We observe that the learned magistrate appropriately warned the appellants of the consequences of pleading guilty to the offence of robbery with violence contrary to section 296(2) of the Penal Code.
In a recent decision, Zaphania Okwayo Gesure Vs. Republic, Court of Appeal Cr. Appeal No.274 of 2008, the Court of Appeal has restated the law relating to the taking of a plea where the accused person pleads guilty to the charge. After considering the previous decisions on the subject, including Adan Vs. Republic (1973 EA 445, the court cited in extenso from Paul Mutungu Vs. Republic, Cr. Appeal No.127 of 2006 in which Boit Vs. Republic (2002) l KLR 815 was also extensively cited as follows:
“There is no statutory provision to the effect that a person charged with an offence the penalty for which is death cannot plead guilty to such a charge. But as the Court remarked in
KISANG’S Case, such cases are rare. They are indeed the exception rather than the rule. That being so, the courts have always been concerned that before a plea of guilty to such a
charge is accepted and acted upon by any court, certain vital safeguards must be strictly complied with – and it must appear on the record of the court taking the plea that those safeguards have been strictly complied with and those safe-guards are that:-
(i) The person pleading guilty fully understands the offence with which he is charged. The court before whom he is taken to be pleading guilty must in its record show that the substance of the charge and every element or ingredient constituting the offence has been explained to him in a language that he understands and that with that understanding and out of his own free-will the pleader admits the charge. This requirement applies not only to offences punishable by death but to all types of offences.

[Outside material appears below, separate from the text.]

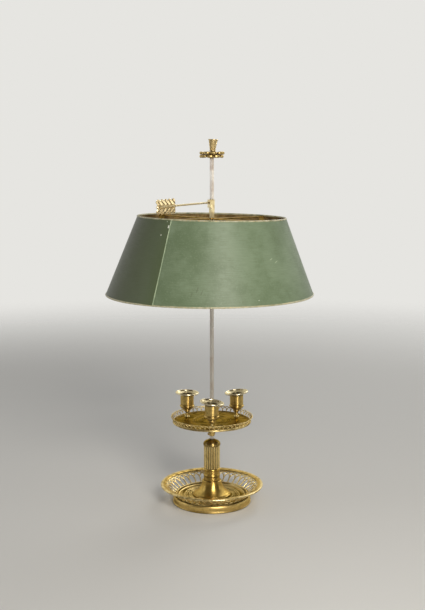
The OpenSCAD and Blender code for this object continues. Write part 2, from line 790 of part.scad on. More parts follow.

Section 77 (2) (b)of the Constitution puts it this way:
“77(2). Every person who is charged with a criminal offence –
(b) shall be informed as soon as reasonably practicable, in a language that he understands and in detail, of the nature of the offence with which he is charged.”
We understand this section to mean that the detailed nature of the information to be given to the person charged and in a language that he understands to be the substance of the offence, and the elements or ingredients which constitute the same, the date on which the offence was committed, the approximate time when it was committed and the person or
persons against whom the offence was committed. These are the requirements which the Court of Appeal for East Africa sought to codify in the case of Adan vs. Republic (1973) EA 445. As we have said this first requirement applies to any accused person taken to be pleading guilty to any crime, whether that crime be punishable by death or not.
(ii) Where the offence is one punishable by death, the court recording the plea of guilty must show in its record that the person pleading guilty understands the consequences of his plea. This requirement, as we have seen, was set out way back in 1946, in Kisang’s case, ante. We think this is an elementary requirement of common sense and fairness. We must not forget that under section 77 (2) of the Constitution a person charged with an offence –
“shall be presumed to be innocent until he is proved or has pleaded guilty.”
--------------. Where the offence charged carries with it a mandatory sentence of death, then it is only fair that before an accused pleads guilty to the charge and thus puts his life on the line, he is informed about this and then left to make an informed choice on whether he voluntarily wishes to put his life on the line or whether he wishes to have those who make the
allegation against him prove that allegation. If he is fully informed on all these matters and the record of the trial court shows that he has been informed but has nevertheless chosen to plead guilty then there cannot be any genuine complaint thereafter. Even the Constitution itself does not debar anyone from pleading guilty to any offence whether punishable by death or otherwise.”
Also quoting from the Court of Appeal for Eastern Africa in the Case of Paul Mutungu Vs. Republic the judges said:
“That in any case in which a conviction is likely to proceed on a plea of guilty (in other words when an admission by the accused is to be allowed to take the place of the otherwise necessary strict proof of the charge by the prosecution) it is most desirable not only that every constituent of the charge should be explained to the accused, but that he should be required to admit or deny every constituent and that he fully understood the charge and pleaded guilty to every element of it unequivocally.”
Finally, the Court of Appeal for East Africa also expressed similar sentiments in the case of Republic Vs. Yonasani Egalu & others  9EACA 65 as follows:
“It remains only to say that it is very desirable that a trial Judge, on being offered a plea which he construes as a plea of guilty in murder case, should not only satisfy himself also and record that the accused understands the elements which constitute the offence of murder and understands that the penalty is death. This should be done (and recorded) notwithstanding that the accused may be represented by an advocate, particularly where the advocate belongs to another race and may have encountered language difficulties in explaining the charge to, and taking instructions from, the accused person.”
Applying the foregoing principles, it is clear to us that the plea was not unequivocal. The appellants, it seems went to court under the mistaken belief that by pleading guilty, they would be pardoned. The learned trial magistrate ought to have noticed that the plea of guilty was not out of their own free will. They could not have agreed to face death and then be pardoned.
For these reasons, we allow the appeal, quash the conviction and set aside the sentence. Learned counsel for the respondent has assured us and we are satisfied that witnesses are available, the incident having taken place in May, 2010 and in view of the above assurance, we order that a fresh trial be conducted.
In the spirit of the Constitution, it is ordered that the appellants’ be produced before the Chief Magistrate’s Court for a fresh plea on 21st November, 2010.
To facilitate this, the appellants will be remanded at Bondeni Police Station forthwith.
Dated, Signed and Delivered at Nakuru this 20th day of December, 2010.